- Born: 6 July 1912 Kljáströnd, Grýtubakkahreppur, Iceland
- Died: 4 February 2022 (aged 109) Reykjavík, Iceland
- Known for: Longevity
- Spouse: Þórir Áskelsson ​ ​(m. 1943; died 2000)​
- Children: 2

= Dóra Ólafsdóttir =

Icelandic centenarian (1912–2022)

Dóra Ólafsdóttir (6 July 1912 – 4 February 2022) was an Icelandic centenarian. On 13 December 2021, she became the oldest Icelander ever, breaking Jensína Andrésdóttir's record of 109 years and 159 days.

==Biography==
Dóra was born on 6 July 1912 on Sigtún at Kláströnd in Grýtubakkahreppur in Iceland.
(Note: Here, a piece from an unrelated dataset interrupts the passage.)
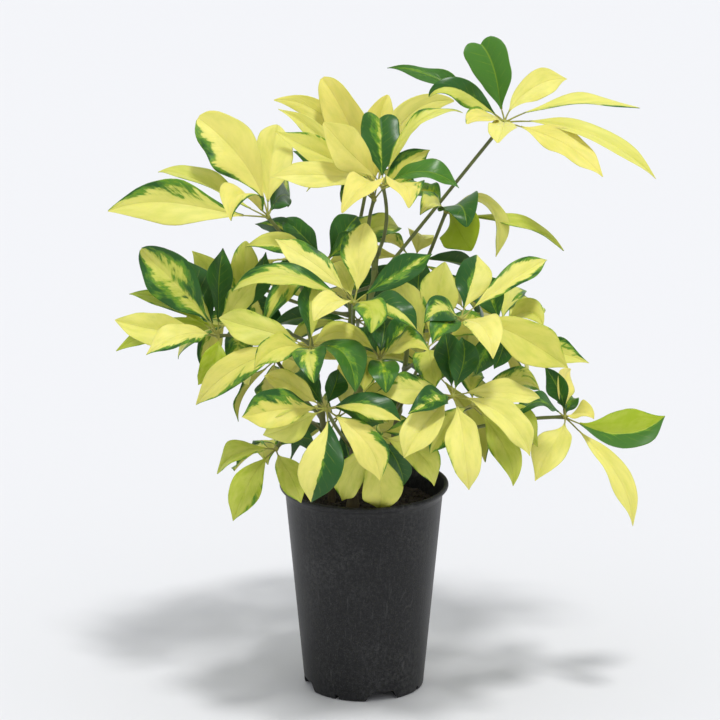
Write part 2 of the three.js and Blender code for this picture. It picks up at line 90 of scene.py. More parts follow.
# Stem, share of its length, hub and bow of the stalk, then for each leaflet: tip (across, up, front), bow
# (across, up, front), width, lean and turn in degrees, and what its marks are like: green share of the left
# half and of the right half, lime tint, and bluntness of the tip. Zeros at the end of a row are left out.
LEAVES = {}
LEAVES["leaf_a"] = Leaf(LEFT, 0.98, (-96, 464, 15), (6, 4, 0), [
    (-256, 470, -5, 2, 4, 10, 42, 65, -10, 0, 0.4, 0.12, 0.1),
    (-206, 509, -50, -8, 7, 0, 32, 0, 0, 0.1, 0.1, 0.35),
    (-133, 460, 85, -4, 20, 8, 36, 50, -20, 0.3, 0, 0.05),
    (-74, 483, -60, 0, 8, 0, 28, 60, 30, 1, 1, 0.5),
    (-166, 563, -25, 10, 9, 0, 47, 70, -15, 0.3, 0, 0, 0.8),
    (-86, 556, -60, -3, 0, 6, 44, 75, 10, 0.05, 0, 0.05, 0.3),
    (-76, 507, -95, 0, 4, 0, 26, 60, 40, 0.6, 0.6, 0.6),
])
LEAVES["leaf_b"] = Leaf(MIDDLE, 0.98, (19, 494, 25), (6, 0, 6), [
    (-41, 558, 60, -4, 10, 5, 38, 60, 0, 0, 0, 0, 0.3),
    (-89, 550, 20, 0, 6, 5, 26, 45, 0, 0, 0.2, 0.2),
    (-94, 504, 60, 0, 11, 5, 29, 55, 0, 0, 0.05),
    (-22, 468, 115, 4, 14, 10, 33, 55, -15, 0, 0, 0, 0.3),
    (15, 568, -15, 0, 0, 4, 38, 80, 5, 0.75, 1, 0.5, 1.3),
    (99, 568, -5, -11, 18, 0, 15, 30, 10, 0.3, 0, 0.3),
    (95, 493, 45, 0, 19, 10, 28, 35, 0, 1, 1, 1),
    (45, 473, 105, 3, 14, 12, 34, 55, 20, 0.45, 0, 0, 0.2),
])
LEAVES["leaf_b_upper"] = Leaf(MIDDLE, 0.92, (10, 481, -30), (-6, 0, 0), [
    (-42, 603, -40, 5, 8, 4, 37, 70, -15, 0, 0.05, 0, 0.8),
    (-90, 581, -60, 3, 20, 0, 25, 55, 0, 0, 0, 0.1, 0.2),
    (-86, 572, -20, 2, 14, 0, 22, 55, 0, 0.05, 0, 0.1),
    (-1, 551, -75, 0, 0, 0, 24, 75, -40, 0.2, 0.2, 0.6),
    (24, 586, -75, -5, 0, 0, 34, 70, 10, 0, 0, 0.05, 0.4),
    (90, 580, -45, -10, 27, 0, 28, 65, 15, 0, 0, 0, 0.3),
    (-71, 530, -50, 0, 6, 0, 24, 60, 0, 1, 0.9, 0.6),
    (66, 531, -60, 0, 6, 0, 26, 60, 10, 0.5, 0.3, 0.3),
])
LEAVES["leaf_t"] = Leaf(MIDDLE, 0.86, (141, 559, -45), (3, 4, 0), [
    (114, 643, -75, 0, 4, 0, 38, 80, -5, 1, 1, 1, 1.3),
    (23, 613, -90, 3, 8, 0, 20, 40, 0, 1, 0.9, 0.8),
    (65, 584, -20, -10, 19, 5, 25, 60, -10, 0.2, 1, 0.4, 0.2),
    (103, 557, 20, -4, 10, 5, 26, 55, -15, 0, 0.2, 0, 0.3),
    (134, 538, 45, 0, 7, 8, 30, 60, 0, 0, 0, 0, 0.3),
    (203, 602, -90, -13, 3, 0, 29, 50, 5),
    (276, 573, -45, -10, 11, 0, 25, 15, 0, 0, 0.25, 0.15),
    (239, 504, 15, 7, 7, 5, 34, 50, 10),
    (292, 502, -10, 1, 20, 5, 25, 35, 0, 0, 0, 0.15),
])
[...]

At the age of six, she witnessed the 1918 major eruption of Katla. She studied at Gagnfræðaskólinn á Akureyri and later moved to Copenhagen in Denmark. After moving back to Iceland, Dóra worked for Landssíminn for 40-years. Dóra was married to Þórir Áskelsson from 15 February 1943 until his death in December 2000. Together they had two children. In 2012, she moved to Kópavogur to live with her son for a short while. She became the oldest living Icelander in 2019 following the death of Jensína Andrésdóttir. Dóra died on 4 February 2022, at the age of 109.